▶ **Written exercise**: Everything from the line containing "Continue the Blender" down to the line containing "layingOrder = [7, 6, 5, 4, 2, 0, 3, 1]" is to be returned exactly; include both boundary lines and leave out all others.

▶ **Records for the exercise**:
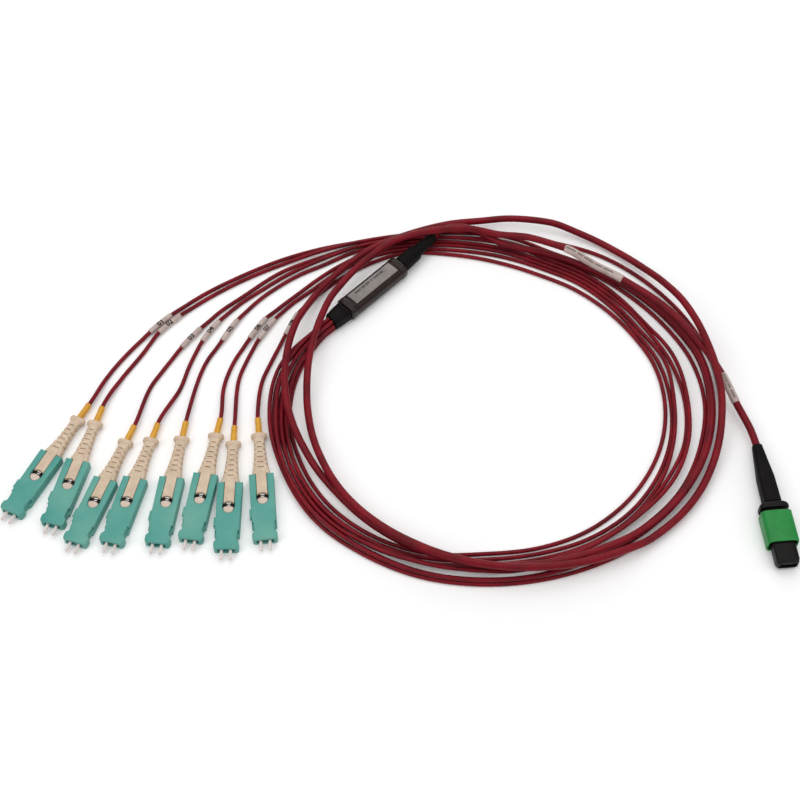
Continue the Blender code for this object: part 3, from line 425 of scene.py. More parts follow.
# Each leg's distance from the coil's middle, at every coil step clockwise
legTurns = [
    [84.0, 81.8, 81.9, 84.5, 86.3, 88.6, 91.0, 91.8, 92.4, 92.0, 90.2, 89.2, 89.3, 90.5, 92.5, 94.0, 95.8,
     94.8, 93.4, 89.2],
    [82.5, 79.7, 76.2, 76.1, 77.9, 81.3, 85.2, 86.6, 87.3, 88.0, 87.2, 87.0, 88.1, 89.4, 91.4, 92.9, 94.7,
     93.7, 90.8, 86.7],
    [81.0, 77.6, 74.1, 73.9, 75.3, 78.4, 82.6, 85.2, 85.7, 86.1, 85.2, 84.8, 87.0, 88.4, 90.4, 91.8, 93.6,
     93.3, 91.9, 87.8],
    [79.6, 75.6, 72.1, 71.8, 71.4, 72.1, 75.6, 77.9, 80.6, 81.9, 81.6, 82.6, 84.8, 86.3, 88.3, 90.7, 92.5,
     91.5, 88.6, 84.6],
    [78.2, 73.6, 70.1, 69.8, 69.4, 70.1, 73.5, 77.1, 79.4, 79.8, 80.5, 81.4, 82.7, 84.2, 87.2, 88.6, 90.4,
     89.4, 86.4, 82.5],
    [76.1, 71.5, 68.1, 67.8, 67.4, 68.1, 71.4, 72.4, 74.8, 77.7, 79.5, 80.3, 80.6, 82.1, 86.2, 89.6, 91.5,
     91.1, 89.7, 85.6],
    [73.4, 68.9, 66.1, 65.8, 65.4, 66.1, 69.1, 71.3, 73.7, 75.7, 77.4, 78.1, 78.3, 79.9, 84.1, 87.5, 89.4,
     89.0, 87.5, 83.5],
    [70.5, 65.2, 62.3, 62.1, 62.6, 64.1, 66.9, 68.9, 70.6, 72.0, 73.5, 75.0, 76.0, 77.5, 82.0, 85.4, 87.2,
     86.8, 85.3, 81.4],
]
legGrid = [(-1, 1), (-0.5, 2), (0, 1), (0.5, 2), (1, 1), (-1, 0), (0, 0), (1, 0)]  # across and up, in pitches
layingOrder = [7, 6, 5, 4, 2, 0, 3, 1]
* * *
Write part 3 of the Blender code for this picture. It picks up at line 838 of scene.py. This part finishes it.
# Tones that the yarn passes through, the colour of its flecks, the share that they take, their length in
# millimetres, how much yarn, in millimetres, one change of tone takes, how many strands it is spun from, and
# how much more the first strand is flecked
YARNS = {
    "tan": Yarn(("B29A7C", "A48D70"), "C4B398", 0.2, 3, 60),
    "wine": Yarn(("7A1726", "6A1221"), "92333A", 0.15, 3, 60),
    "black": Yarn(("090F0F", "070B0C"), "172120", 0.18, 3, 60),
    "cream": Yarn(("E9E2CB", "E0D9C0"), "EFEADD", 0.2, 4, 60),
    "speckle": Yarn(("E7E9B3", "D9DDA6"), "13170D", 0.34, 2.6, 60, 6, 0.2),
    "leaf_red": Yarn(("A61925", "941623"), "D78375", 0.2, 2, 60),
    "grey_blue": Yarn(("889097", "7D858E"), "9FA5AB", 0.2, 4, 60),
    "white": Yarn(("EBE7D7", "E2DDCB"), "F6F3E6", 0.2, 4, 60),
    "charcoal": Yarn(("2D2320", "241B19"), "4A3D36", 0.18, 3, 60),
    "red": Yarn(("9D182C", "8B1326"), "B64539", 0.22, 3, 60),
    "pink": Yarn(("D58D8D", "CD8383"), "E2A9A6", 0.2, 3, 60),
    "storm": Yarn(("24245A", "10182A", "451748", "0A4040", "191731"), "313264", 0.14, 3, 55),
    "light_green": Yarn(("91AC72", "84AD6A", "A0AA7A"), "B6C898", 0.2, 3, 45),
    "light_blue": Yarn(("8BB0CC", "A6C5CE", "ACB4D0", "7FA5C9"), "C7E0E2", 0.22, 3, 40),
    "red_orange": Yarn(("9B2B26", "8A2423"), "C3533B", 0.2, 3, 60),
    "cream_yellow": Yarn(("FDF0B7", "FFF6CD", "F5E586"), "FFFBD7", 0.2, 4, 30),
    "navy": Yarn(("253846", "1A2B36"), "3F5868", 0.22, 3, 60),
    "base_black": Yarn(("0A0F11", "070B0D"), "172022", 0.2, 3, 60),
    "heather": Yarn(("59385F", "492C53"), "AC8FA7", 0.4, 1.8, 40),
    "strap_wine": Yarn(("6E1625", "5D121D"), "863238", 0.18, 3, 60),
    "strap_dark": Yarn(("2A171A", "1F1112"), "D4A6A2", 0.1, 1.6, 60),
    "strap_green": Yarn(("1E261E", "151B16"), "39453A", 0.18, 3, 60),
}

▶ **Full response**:
Continue the Blender code for this object: part 3, from line 425 of scene.py. More parts follow.
# Each leg's distance from the coil's middle, at every coil step clockwise
legTurns = [
    [84.0, 81.8, 81.9, 84.5, 86.3, 88.6, 91.0, 91.8, 92.4, 92.0, 90.2, 89.2, 89.3, 90.5, 92.5, 94.0, 95.8,
     94.8, 93.4, 89.2],
    [82.5, 79.7, 76.2, 76.1, 77.9, 81.3, 85.2, 86.6, 87.3, 88.0, 87.2, 87.0, 88.1, 89.4, 91.4, 92.9, 94.7,
     93.7, 90.8, 86.7],
    [81.0, 77.6, 74.1, 73.9, 75.3, 78.4, 82.6, 85.2, 85.7, 86.1, 85.2, 84.8, 87.0, 88.4, 90.4, 91.8, 93.6,
     93.3, 91.9, 87.8],
    [79.6, 75.6, 72.1, 71.8, 71.4, 72.1, 75.6, 77.9, 80.6, 81.9, 81.6, 82.6, 84.8, 86.3, 88.3, 90.7, 92.5,
     91.5, 88.6, 84.6],
    [78.2, 73.6, 70.1, 69.8, 69.4, 70.1, 73.5, 77.1, 79.4, 79.8, 80.5, 81.4, 82.7, 84.2, 87.2, 88.6, 90.4,
     89.4, 86.4, 82.5],
    [76.1, 71.5, 68.1, 67.8, 67.4, 68.1, 71.4, 72.4, 74.8, 77.7, 79.5, 80.3, 80.6, 82.1, 86.2, 89.6, 91.5,
     91.1, 89.7, 85.6],
    [73.4, 68.9, 66.1, 65.8, 65.4, 66.1, 69.1, 71.3, 73.7, 75.7, 77.4, 78.1, 78.3, 79.9, 84.1, 87.5, 89.4,
     89.0, 87.5, 83.5],
    [70.5, 65.2, 62.3, 62.1, 62.6, 64.1, 66.9, 68.9, 70.6, 72.0, 73.5, 75.0, 76.0, 77.5, 82.0, 85.4, 87.2,
     86.8, 85.3, 81.4],
]
legGrid = [(-1, 1), (-0.5, 2), (0, 1), (0.5, 2), (1, 1), (-1, 0), (0, 0), (1, 0)]  # across and up, in pitches
layingOrder = [7, 6, 5, 4, 2, 0, 3, 1]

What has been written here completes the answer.